Entries with model source code
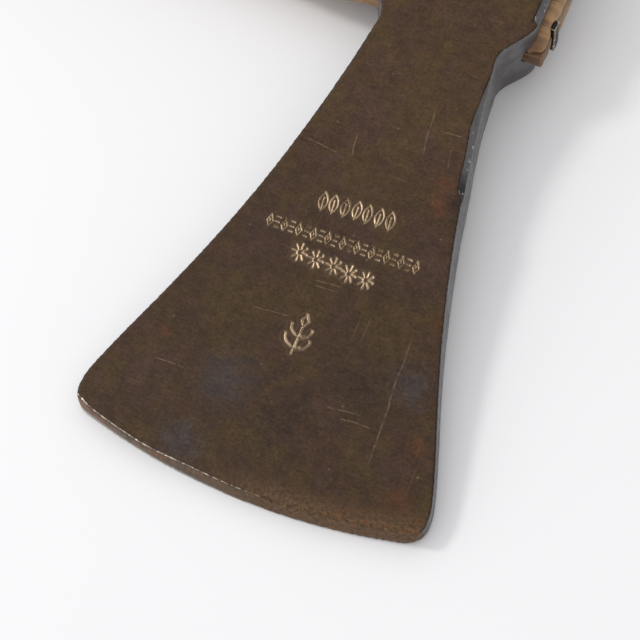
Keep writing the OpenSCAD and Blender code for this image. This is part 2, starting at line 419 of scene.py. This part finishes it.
def build_head():
    piece = worked_copy("axe_head", "head", voxel=0.4, rounds=1)
    mesh = piece.data
    slope_flanks(mesh)
    straighten_land(mesh)
    chamfer_neck(mesh)
    refine_details(mesh)
    points = vertex_array(mesh)
    normals = normal_array(mesh)
    places = to_axe(points)
    u, v, w = places.T
    corner = np.clip(convexity(mesh), 0.0, 2.0) / 2.0
    land = land_mask(u, v, normals)
    side = np.abs(normals @ ACROSS)
    flank = smooth((side - 0.45) / 0.3) * (1.0 - land)

    # Forged faces: broad hollows, small dents and pits; corners chipped by use.
    broad = 0.10 * lattice_noise(places, 24.0, 1) + 0.035 * lattice_noise(places, 7.0, 2)
    small = 0.014 * lattice_noise(places, 2.2, 3) + 0.007 * lattice_noise(places, 0.9, 4)
    pits = -0.16 * smooth((lattice_noise(places, 1.7, 5) - 0.62) / 0.3)
    chips = -0.10 * corner * smooth((lattice_noise(places, 2.3, 6) - 0.35) / 0.5)
    from_arris = land_arris(u, v, w)
    arris = np.exp(-(from_arris / 0.45) ** 2)
    ragged = 0.16 * arris * (0.9 * lattice_noise(places, 0.9, 8) + lattice_noise(places, 3.1, 10))
    under = smooth((-w - 1.5) / 3.0)
    height = (broad + small) * (0.35 + 0.65 * under) + pits * (0.25 + 0.75 * under) + chips + ragged

    flat = (w > -0.6) & (normals @ UP > 0.8)
    depth = np.zeros(len(points))
    rim = np.zeros(len(points))
    depth[flat], rim[flat] = punch_depth(places[flat][:, :2], all_strokes())
    moved = points + normals * (height * MM)[:, None] + UP * ((rim - depth) * MM)[:, None]
    # Nothing sinks into the bench.
    moved[:, 2] = np.maximum(moved[:, 2], 0.0)
    set_points(mesh, moved)

    # The punched walls that face the grip, on the key light's side, and the edge are painted bright with
    # a painted highlight. The others are left darker, as painted shade over grime.
    turned = normal_array(mesh)
    lit_wall = smooth(0.35 - 1.1 * (turned @ ACROSS) - 0.7 * (turned @ TO_POLL - normals @ TO_POLL))
    lit_wall = 0.4 + 0.6 * lit_wall
    # The arris of the edge is painted bright, partly as bare worn metal and partly as a painted
    # highlight, most of all towards the haft's side, where the key light stands.
    arris_wear_and_highlight = np.exp(-(from_arris / 0.30) ** 2) * (0.45 + 0.55 * smooth((25.0 - u) / 30.0))
    worn = np.maximum(0.25 * corner * (0.75 + 0.5 * lattice_noise(places, 3.0, 9)), arris_wear_and_highlight)
    # The cut mask: the punches' depth, weighted by the painted highlight and shade of the walls above,
    # and their rims.
    cut = np.maximum(smooth(depth / STROKE_DEPTH * 3.0) * lit_wall, 0.22 * rim / RIM_HEIGHT)
    write_marks(mesh, "marks", worn, cut, land, flank)
    mesh.materials.append(patina_steel())
    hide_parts("axe_head")
    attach(piece, "root")
    return piece


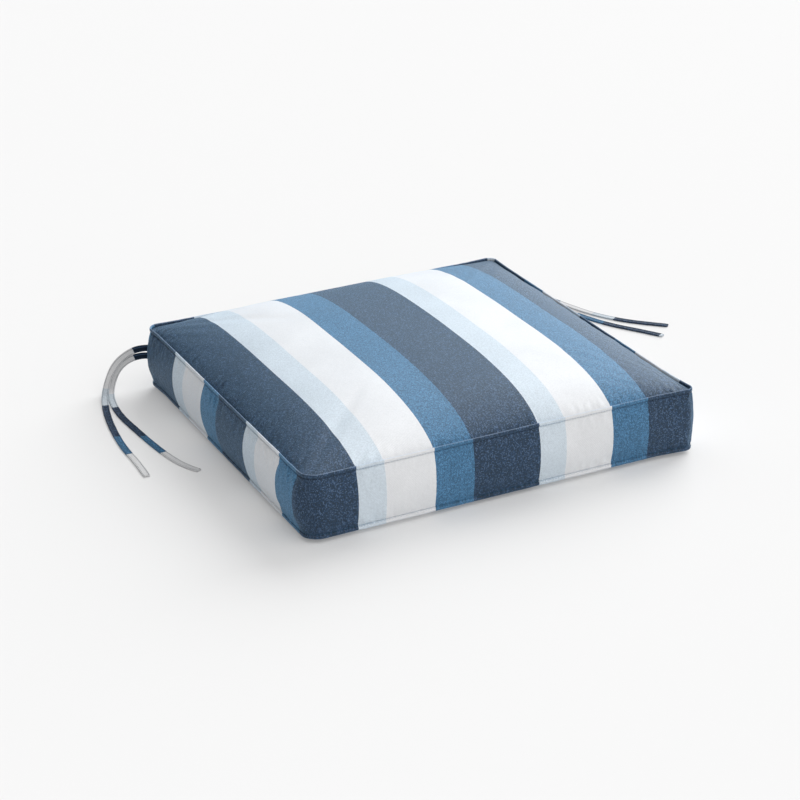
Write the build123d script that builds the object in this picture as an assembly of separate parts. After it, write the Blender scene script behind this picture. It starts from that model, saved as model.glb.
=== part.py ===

_WORK TO COMPLETE_: Every line containing the string "scene" must be listed.

_FINISHED EXERCISE_:
Keep writing the OpenSCAD and Blender code for this image. This is part 2, starting at line 419 of scene.py. This part finishes it.
Write the build123d script that builds the object in this picture as an assembly of separate parts. After it, write the Blender scene script behind this picture. It starts from that model, saved as model.glb.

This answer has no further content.